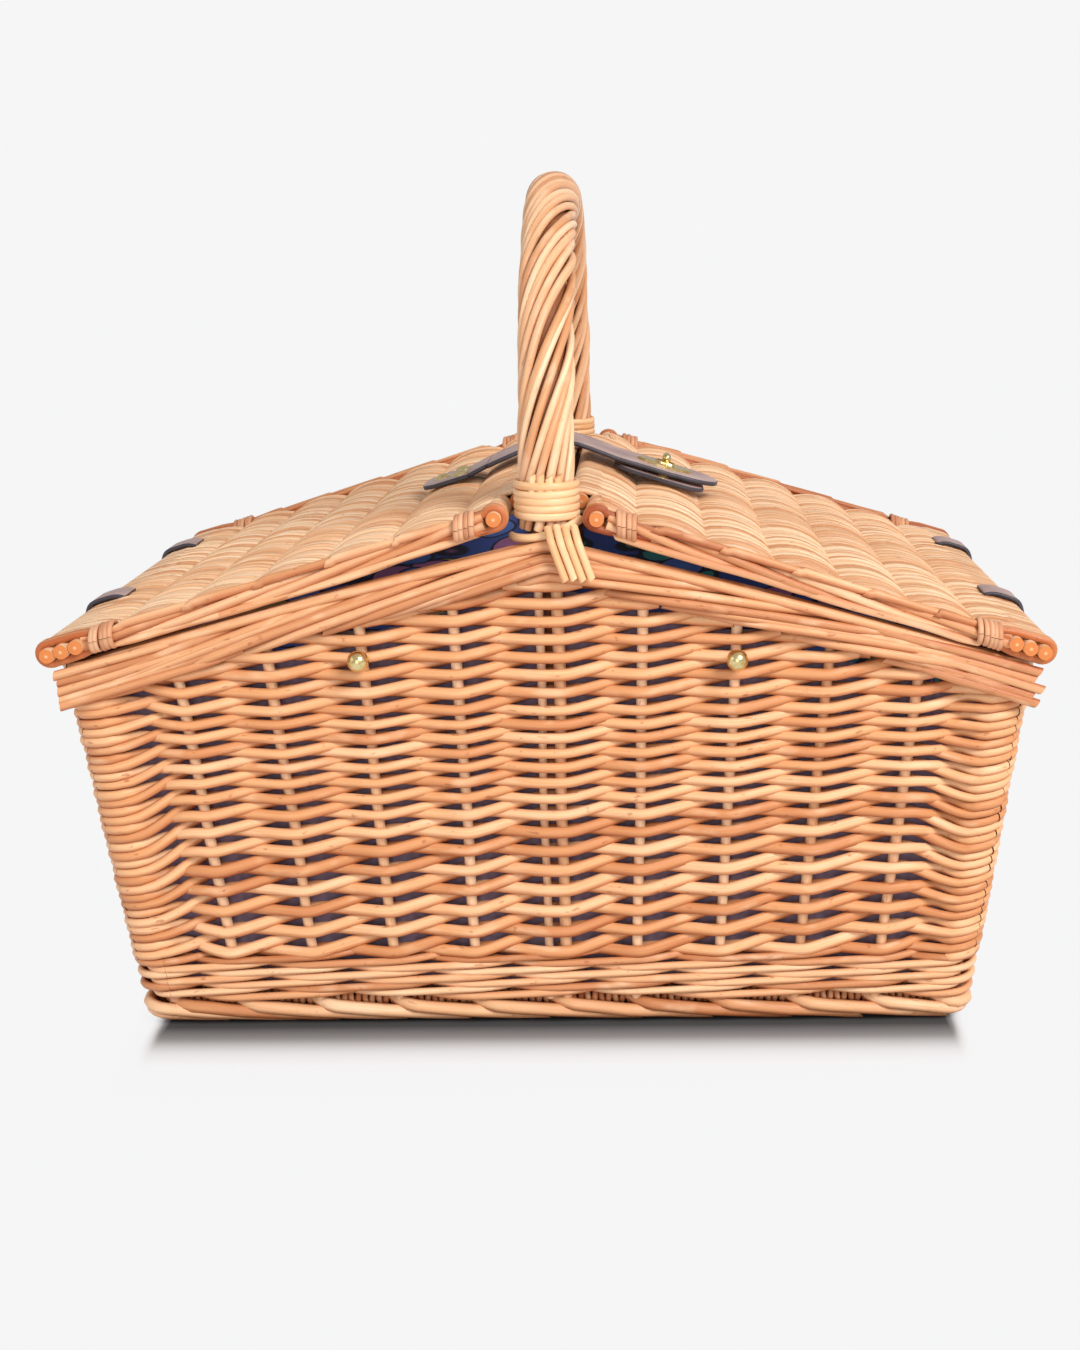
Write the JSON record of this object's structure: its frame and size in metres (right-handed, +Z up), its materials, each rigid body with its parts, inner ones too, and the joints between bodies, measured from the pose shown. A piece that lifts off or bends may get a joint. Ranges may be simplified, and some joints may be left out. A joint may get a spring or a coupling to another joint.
{
  "type": "picnic basket",
  "caption": "Gabled willow picnic basket: two woven lids on leather end hinges, a roped hoop handle, brass studs and a leather strap with a brass turn lock.",
  "frame": {"origin": "middle of the flat underside that the basket stands on", "axes": "+Z up, +X along the length towards the lid with the turn lock, -Y towards the front with the two brass studs"},
  "size_m": [0.475, 0.3132, 0.4092],
  "materials": {
    "willow": "natural buff willow, satin",
    "willow_rods": "natural buff willow rods, satin",
    "leather": "smooth mauve-grey, dark cut edges",
    "lining": "printed cotton, matte",
    "brass": "pale polished"
  },
  "bodies": {
    "basket": {"back_collar": "willow", "back_lashing": "willow", "back_stakes": "willow_rods", "back_top_border": "willow", "back_wall_weave": "willow", "base_sticks": "willow_rods", "base_weave": "willow", "body_lining": "lining", "corner_posts": "willow_rods", "foot_border": "willow", "front_collar": "willow", "front_lashing": "willow", "front_stakes": "willow_rods", "front_top_border": "willow", "front_wall_weave": "willow", "handle_bow": "willow_rods", "handle_roping": "willow", "hinge_rivets": "brass", "left_end_stakes": "willow_rods", "left_end_top_border": "willow", "left_end_wall_weave": "willow", "plate_strap": "leather", "right_end_stakes": "willow_rods", "right_end_top_border": "willow", "right_end_wall_weave": "willow", "side_wale": "willow", "wall_studs": "brass"},
    "left_lid": {"clasp_tab": "leather", "clasp_tab_rivets": "brass", "left_back_hinge_strap": "leather", "left_front_hinge_strap": "leather", "left_lid_back_edge": "willow", "left_lid_bindings": "willow", "left_lid_front_edge": "willow", "left_lid_outer_sticks": "willow_rods", "left_lid_ribs": "willow_rods", "left_lid_ridge_sticks": "willow_rods", "left_lid_weave": "willow"},
    "right_lid": {"keeper_rivets": "brass", "keeper_tab": "leather", "lock_base": "brass", "right_back_hinge_strap": "leather", "right_front_hinge_strap": "leather", "right_lid_back_edge": "willow", "right_lid_bindings": "willow", "right_lid_front_edge": "willow", "right_lid_outer_sticks": "willow_rods", "right_lid_ribs": "willow_rods", "right_lid_ridge_sticks": "willow_rods", "right_lid_weave": "willow"},
    "clasp_bend": {"clasp_bend": "leather"},
    "clasp_flap": {"clasp_flap": "leather", "lock_plate": "brass"},
    "turn_knob": {"turn_knob": "brass"}
  },
  "joints": [
    {"name": "left_lid_hinge", "type": "hinge", "parent": "basket", "child": "left_lid", "pos_m": [-0.2315, 0, 0.1895], "axis": [0, -1, 0], "range_deg": [0, 105], "deforming": ["left_front_hinge_strap", "left_back_hinge_strap"]},
    {"name": "right_lid_hinge", "type": "hinge", "parent": "basket", "child": "right_lid", "pos_m": [0.2315, 0, 0.1895], "axis": [0, 1, 0], "range_deg": [0, 105], "deforming": ["right_front_hinge_strap", "right_back_hinge_strap"]},
    {"name": "clasp_droop", "type": "hinge", "parent": "left_lid", "child": "clasp_bend", "pos_m": [-0.0369, 0, 0.2645], "axis": [0, -1, 0], "range_deg": [-137, 0], "deforming": ["clasp_bend"]},
    {"name": "clasp_lift", "type": "hinge", "parent": "clasp_bend", "child": "clasp_flap", "pos_m": [-0.0369, 0, 0.2645], "axis": [0, -1, 0], "range_deg": [0, 150], "deforming": ["clasp_flap"]},
    {"name": "knob_turn", "type": "hinge", "parent": "right_lid", "child": "turn_knob", "pos_m": [0.05561, 0, 0.26403], "axis": [0.289, 0, 0.9573], "range_deg": [0, 90]}
  ],
  "couplings": [
    {"joint": "clasp_droop", "follows": "left_lid_hinge", "ratio": -1.3}
  ]
}
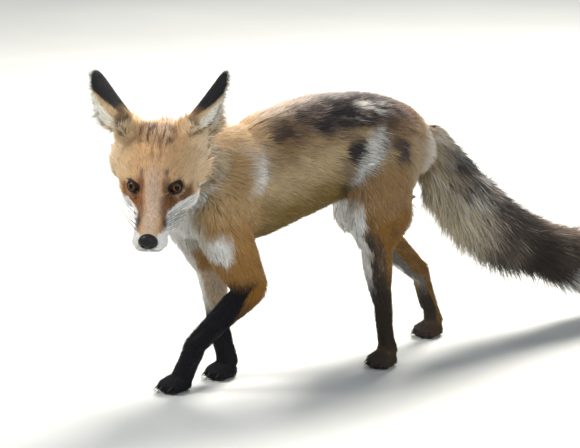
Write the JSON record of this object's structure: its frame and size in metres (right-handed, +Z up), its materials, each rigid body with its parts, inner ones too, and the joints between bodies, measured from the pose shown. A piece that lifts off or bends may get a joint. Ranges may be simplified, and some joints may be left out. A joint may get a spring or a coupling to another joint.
{
  "type": "red fox model",
  "caption": "Life-size standing model of a red fox in a slow walk, head lowered and turned to its left, ears swung out, brush trailing behind.",
  "frame": {"origin": "middle of the footprint of the whole animal, on the plane of its soles", "axes": "+Z up, -Y the way the animal walks, +X its left side"},
  "size_m": [0.1808, 0.9218, 0.4305],
  "materials": {
    "chest": "short and long fur",
    "ear_left": "short and long fur",
    "ear_right": "short and long fur",
    "eye_left": "wet, clear over a brown iris",
    "eye_right": "wet, clear over a brown iris",
    "fore_paw_left": "short and long fur",
    "fore_paw_right": "short and long fur",
    "forearm_left": "short and long fur",
    "forearm_right": "short and long fur",
    "head": "short and long fur",
    "hind_paw_left": "short and long fur",
    "hind_paw_right": "short and long fur",
    "hock_left": "short and long fur",
    "hock_right": "short and long fur",
    "loins": "short and long fur",
    "neck": "short and long fur",
    "nose_leather": "fine-grained, moist",
    "rump": "short and long fur",
    "shank_left": "short and long fur",
    "shank_right": "short and long fur",
    "shoulder_left": "short and long fur",
    "shoulder_right": "short and long fur",
    "tail_lower": "short and long fur",
    "tail_middle": "short and long fur",
    "tail_root": "short and long fur",
    "tail_tip": "short and long fur",
    "tail_upper": "short and long fur",
    "thigh_left": "short and long fur",
    "thigh_right": "short and long fur"
  },
  "bodies": {
    "root": {"chest": "chest", "ear_left": "ear_left", "ear_right": "ear_right", "eye_left": "eye_left", "eye_right": "eye_right", "fore_paw_left": "fore_paw_left", "fore_paw_right": "fore_paw_right", "forearm_left": "forearm_left", "forearm_right": "forearm_right", "head": "head", "hind_paw_left": "hind_paw_left", "hind_paw_right": "hind_paw_right", "hock_left": "hock_left", "hock_right": "hock_right", "loins": "loins", "neck": "neck", "nose_leather": "nose_leather", "rump": "rump", "shank_left": "shank_left", "shank_right": "shank_right", "shoulder_left": "shoulder_left", "shoulder_right": "shoulder_right", "tail_lower": "tail_lower", "tail_middle": "tail_middle", "tail_root": "tail_root", "tail_tip": "tail_tip", "tail_upper": "tail_upper", "thigh_left": "thigh_left", "thigh_right": "thigh_right"}
  },
  "joints": []
}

——————————

__Exercise prompt__. Return all the data exactly as given.

__Reply to the exercise__.
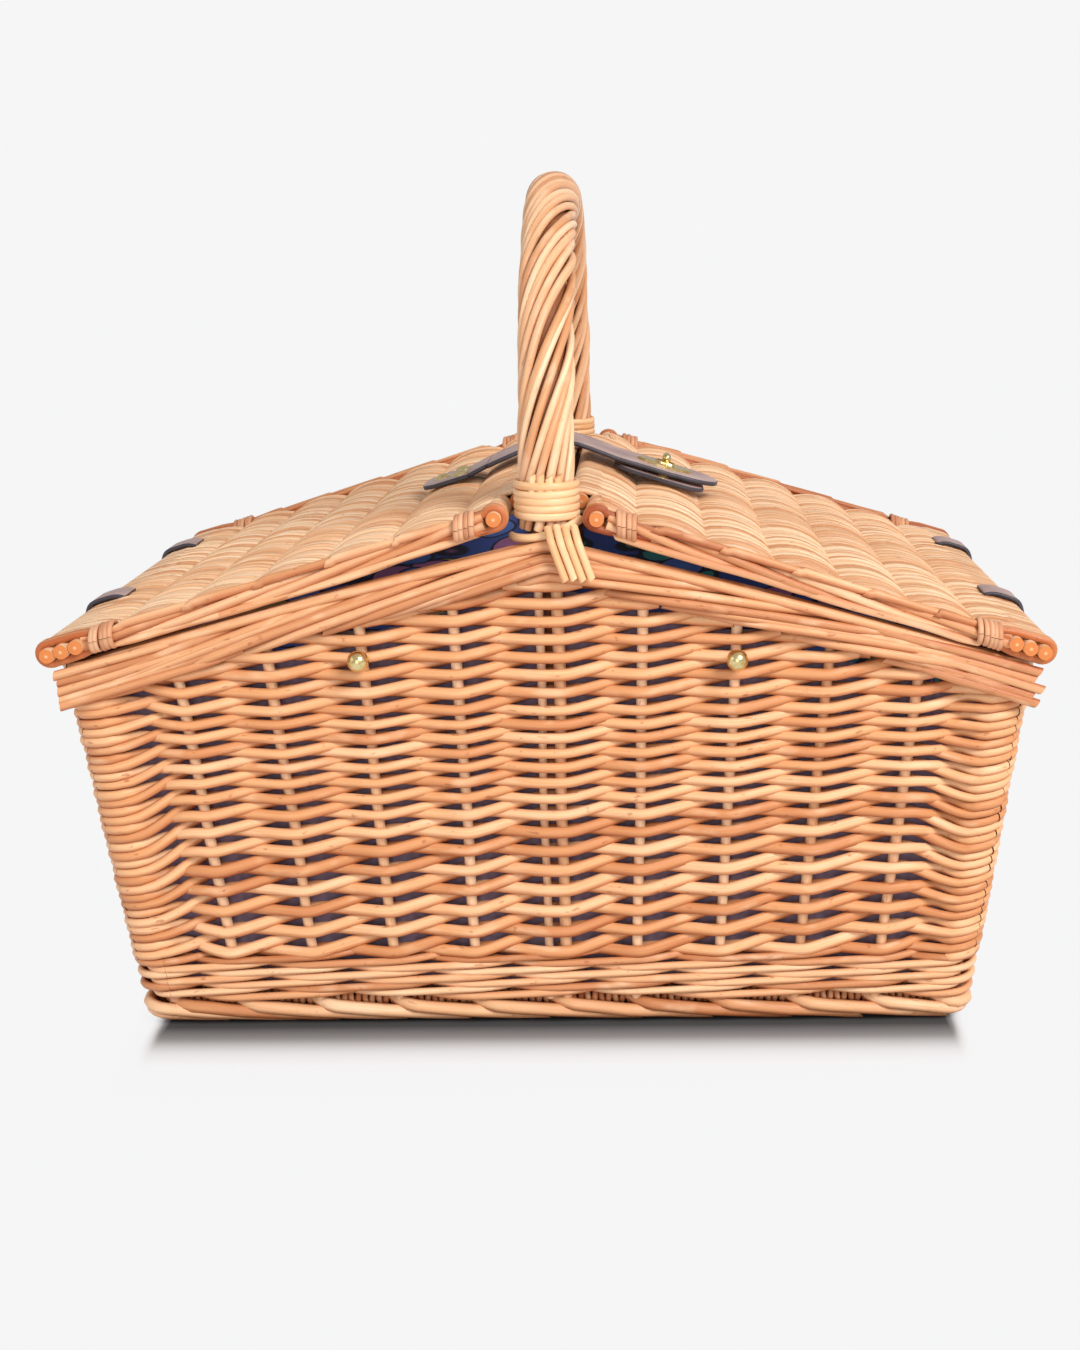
Write the JSON record of this object's structure: its frame and size in metres (right-handed, +Z up), its materials, each rigid body with its parts, inner ones too, and the joints between bodies, measured from the pose shown. A piece that lifts off or bends may get a joint. Ranges may be simplified, and some joints may be left out. A joint may get a spring or a coupling to another joint.
{
  "type": "picnic basket",
  "caption": "Gabled willow picnic basket: two woven lids on leather end hinges, a roped hoop handle, brass studs and a leather strap with a brass turn lock.",
  "frame": {"origin": "middle of the flat underside that the basket stands on", "axes": "+Z up, +X along the length towards the lid with the turn lock, -Y towards the front with the two brass studs"},
  "size_m": [0.475, 0.3132, 0.4092],
  "materials": {
    "willow": "natural buff willow, satin",
    "willow_rods": "natural buff willow rods, satin",
    "leather": "smooth mauve-grey, dark cut edges",
    "lining": "printed cotton, matte",
    "brass": "pale polished"
  },
  "bodies": {
    "basket": {"back_collar": "willow", "back_lashing": "willow", "back_stakes": "willow_rods", "back_top_border": "willow", "back_wall_weave": "willow", "base_sticks": "willow_rods", "base_weave": "willow", "body_lining": "lining", "corner_posts": "willow_rods", "foot_border": "willow", "front_collar": "willow", "front_lashing": "willow", "front_stakes": "willow_rods", "front_top_border": "willow", "front_wall_weave": "willow", "handle_bow": "willow_rods", "handle_roping": "willow", "hinge_rivets": "brass", "left_end_stakes": "willow_rods", "left_end_top_border": "willow", "left_end_wall_weave": "willow", "plate_strap": "leather", "right_end_stakes": "willow_rods", "right_end_top_border": "willow", "right_end_wall_weave": "willow", "side_wale": "willow", "wall_studs": "brass"},
    "left_lid": {"clasp_tab": "leather", "clasp_tab_rivets": "brass", "left_back_hinge_strap": "leather", "left_front_hinge_strap": "leather", "left_lid_back_edge": "willow", "left_lid_bindings": "willow", "left_lid_front_edge": "willow", "left_lid_outer_sticks": "willow_rods", "left_lid_ribs": "willow_rods", "left_lid_ridge_sticks": "willow_rods", "left_lid_weave": "willow"},
    "right_lid": {"keeper_rivets": "brass", "keeper_tab": "leather", "lock_base": "brass", "right_back_hinge_strap": "leather", "right_front_hinge_strap": "leather", "right_lid_back_edge": "willow", "right_lid_bindings": "willow", "right_lid_front_edge": "willow", "right_lid_outer_sticks": "willow_rods", "right_lid_ribs": "willow_rods", "right_lid_ridge_sticks": "willow_rods", "right_lid_weave": "willow"},
    "clasp_bend": {"clasp_bend": "leather"},
    "clasp_flap": {"clasp_flap": "leather", "lock_plate": "brass"},
    "turn_knob": {"turn_knob": "brass"}
  },
  "joints": [
    {"name": "left_lid_hinge", "type": "hinge", "parent": "basket", "child": "left_lid", "pos_m": [-0.2315, 0, 0.1895], "axis": [0, -1, 0], "range_deg": [0, 105], "deforming": ["left_front_hinge_strap", "left_back_hinge_strap"]},
    {"name": "right_lid_hinge", "type": "hinge", "parent": "basket", "child": "right_lid", "pos_m": [0.2315, 0, 0.1895], "axis": [0, 1, 0], "range_deg": [0, 105], "deforming": ["right_front_hinge_strap", "right_back_hinge_strap"]},
    {"name": "clasp_droop", "type": "hinge", "parent": "left_lid", "child": "clasp_bend", "pos_m": [-0.0369, 0, 0.2645], "axis": [0, -1, 0], "range_deg": [-137, 0], "deforming": ["clasp_bend"]},
    {"name": "clasp_lift", "type": "hinge", "parent": "clasp_bend", "child": "clasp_flap", "pos_m": [-0.0369, 0, 0.2645], "axis": [0, -1, 0], "range_deg": [0, 150], "deforming": ["clasp_flap"]},
    {"name": "knob_turn", "type": "hinge", "parent": "right_lid", "child": "turn_knob", "pos_m": [0.05561, 0, 0.26403], "axis": [0.289, 0, 0.9573], "range_deg": [0, 90]}
  ],
  "couplings": [
    {"joint": "clasp_droop", "follows": "left_lid_hinge", "ratio": -1.3}
  ]
}
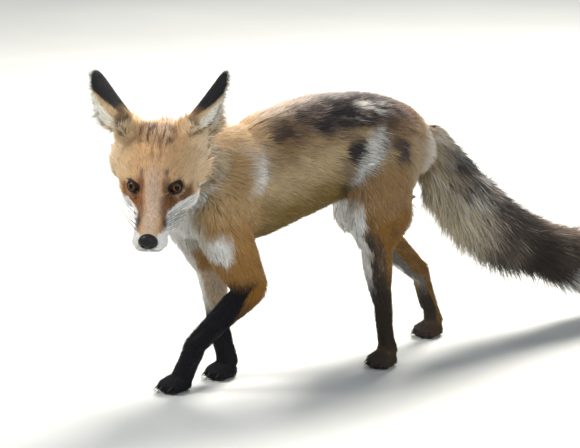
Write the JSON record of this object's structure: its frame and size in metres (right-handed, +Z up), its materials, each rigid body with its parts, inner ones too, and the joints between bodies, measured from the pose shown. A piece that lifts off or bends may get a joint. Ranges may be simplified, and some joints may be left out. A joint may get a spring or a coupling to another joint.
{
  "type": "red fox model",
  "caption": "Life-size standing model of a red fox in a slow walk, head lowered and turned to its left, ears swung out, brush trailing behind.",
  "frame": {"origin": "middle of the footprint of the whole animal, on the plane of its soles", "axes": "+Z up, -Y the way the animal walks, +X its left side"},
  "size_m": [0.1808, 0.9218, 0.4305],
  "materials": {
    "chest": "short and long fur",
    "ear_left": "short and long fur",
    "ear_right": "short and long fur",
    "eye_left": "wet, clear over a brown iris",
    "eye_right": "wet, clear over a brown iris",
    "fore_paw_left": "short and long fur",
    "fore_paw_right": "short and long fur",
    "forearm_left": "short and long fur",
    "forearm_right": "short and long fur",
    "head": "short and long fur",
    "hind_paw_left": "short and long fur",
    "hind_paw_right": "short and long fur",
    "hock_left": "short and long fur",
    "hock_right": "short and long fur",
    "loins": "short and long fur",
    "neck": "short and long fur",
    "nose_leather": "fine-grained, moist",
    "rump": "short and long fur",
    "shank_left": "short and long fur",
    "shank_right": "short and long fur",
    "shoulder_left": "short and long fur",
    "shoulder_right": "short and long fur",
    "tail_lower": "short and long fur",
    "tail_middle": "short and long fur",
    "tail_root": "short and long fur",
    "tail_tip": "short and long fur",
    "tail_upper": "short and long fur",
    "thigh_left": "short and long fur",
    "thigh_right": "short and long fur"
  },
  "bodies": {
    "root": {"chest": "chest", "ear_left": "ear_left", "ear_right": "ear_right", "eye_left": "eye_left", "eye_right": "eye_right", "fore_paw_left": "fore_paw_left", "fore_paw_right": "fore_paw_right", "forearm_left": "forearm_left", "forearm_right": "forearm_right", "head": "head", "hind_paw_left": "hind_paw_left", "hind_paw_right": "hind_paw_right", "hock_left": "hock_left", "hock_right": "hock_right", "loins": "loins", "neck": "neck", "nose_leather": "nose_leather", "rump": "rump", "shank_left": "shank_left", "shank_right": "shank_right", "shoulder_left": "shoulder_left", "shoulder_right": "shoulder_right", "tail_lower": "tail_lower", "tail_middle": "tail_middle", "tail_root": "tail_root", "tail_tip": "tail_tip", "tail_upper": "tail_upper", "thigh_left": "thigh_left", "thigh_right": "thigh_right"}
  },
  "joints": []
}